Immagino il signor Tanaka che coltiva il suo miglio e intanto sbircia da sopra la siepe tutti questi immigrati strambi che parlano questa lingua che non si capisce e con queste bestie, che io davvero non so, ma dove andremo a finire, puzzano e mordono, sì guarda, mordono! E poi per farci che, per sacrificarli in cima ai tumuli? No, no, mi spiace, un tempo sui tumuli ci si sacrificava esseri umani, un tempo i sacrifici erano cose serie, mica ora che ci portano su ‘ste bestie, e vogliamo parlare dell’odore? Uno non si sente più padrone in casa sua!
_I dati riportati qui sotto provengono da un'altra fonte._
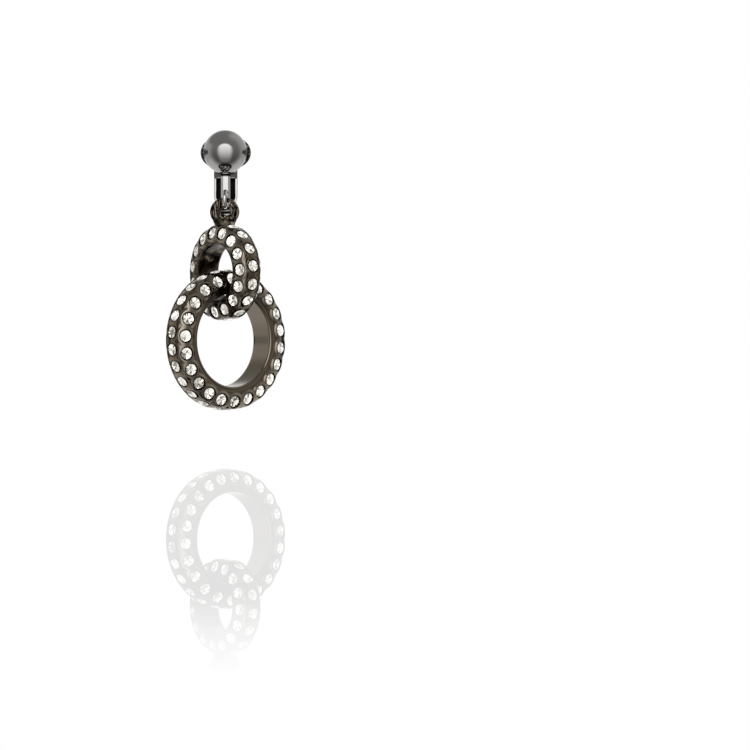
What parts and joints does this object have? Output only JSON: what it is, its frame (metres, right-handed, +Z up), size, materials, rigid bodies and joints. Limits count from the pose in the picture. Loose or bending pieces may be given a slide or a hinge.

Al di là del signor Tanaka e delle sue lungimiranti opinioni, parte del Giappone non si presta molto all’allevamento di cavalli: il cavallo è una bestia da prateria, e a parte la piana del Kantō il Giappone è scarso in pianure erbose.

Il Kantō sarà in effetti una delle regioni trainanti nella produzione di cavalli (in particolare cavalli da guerra), ma in questo periodo la zona è ancora fuori portata del clan Yamato e tagliata fuori in buona parte dall’influsso coreano. Peraltro non esistono strade in questo periodo, molti dei trasporti avvengono via mare e i cavalli non incassano bene questo tipo di gita.

Infine, c’è il fattore culturale: la cultura equestre è una novità venuta da fuori e importata dalle élites. Ci vorrà tempo prima che si innesti e sia assimilata dal resto della popolazione aborigena.

La diffusione dei centri di allevamento e l’uso del cavallo nel rituale funerario della classe dirigente marcano, a mio modesto parere, l’inizio dell’esistenza di una cultura equestre nell’Arcipelago.

Come accennato prima, i cavalli non sono proprio una novità sulle Isole. Ma il ruolo rituale e funebre del cavallo è un nocciolo arcaico e distintivo della più antica cultura equestre. Il cavallo è stato uno psicopompo molto prima di essere un guerriero, un contadino o un mezzo di trasporto.

Durante l’epoca Jōmon e la prima parte del Periodo Yayoi i cavalli sono rarità esotiche e oggetti di sfarzo.

Con l’ascendere del clan Yamato la forma più originale ed essenziale della cultura equestre arriva finalmente nelle Isole. Adesso il cavallo non è più un raro bene di lusso. Il cavallo è un simbolo indispensabile di legittimità regale, porta con sé il primo embrione dell’idea di Sovrano e Dignità Imperiale.

Himiko

Ricostituzione della regina Himiko

Questo stato di cose doveva ovviamente cambiare. Il cavallo diventerà l’elemento militare più stimato della storia e il mezzo di trasporto prediletto. Cavallo e allevamento rivestiranno un ruolo assolutamente centrale nello sviluppo della Corte di Yamato, la sua espansione e il crollo del monopolio politico dell’aristocrazia civile nel XII° secolo.

Allo stesso tempo il cavallo non perderà mai del tutto la sua carica sacrale: anche dopo la fine dei sacrifici, il cavallo resterà per secoli parte integrante del rituale di Corte.

Fin nel XII° secolo possiamo forse ancora intravedere, nel Rituale della presentazione dei puledri all’Imperatore, un barlume ancora vitale dell’antichissima cultura equestre nata nella Steppa. Un’eredità forgiata dai capitribù dell’Asia centrale e sopravvissuta fino all’aristocrazia dell’Impero del Giappone.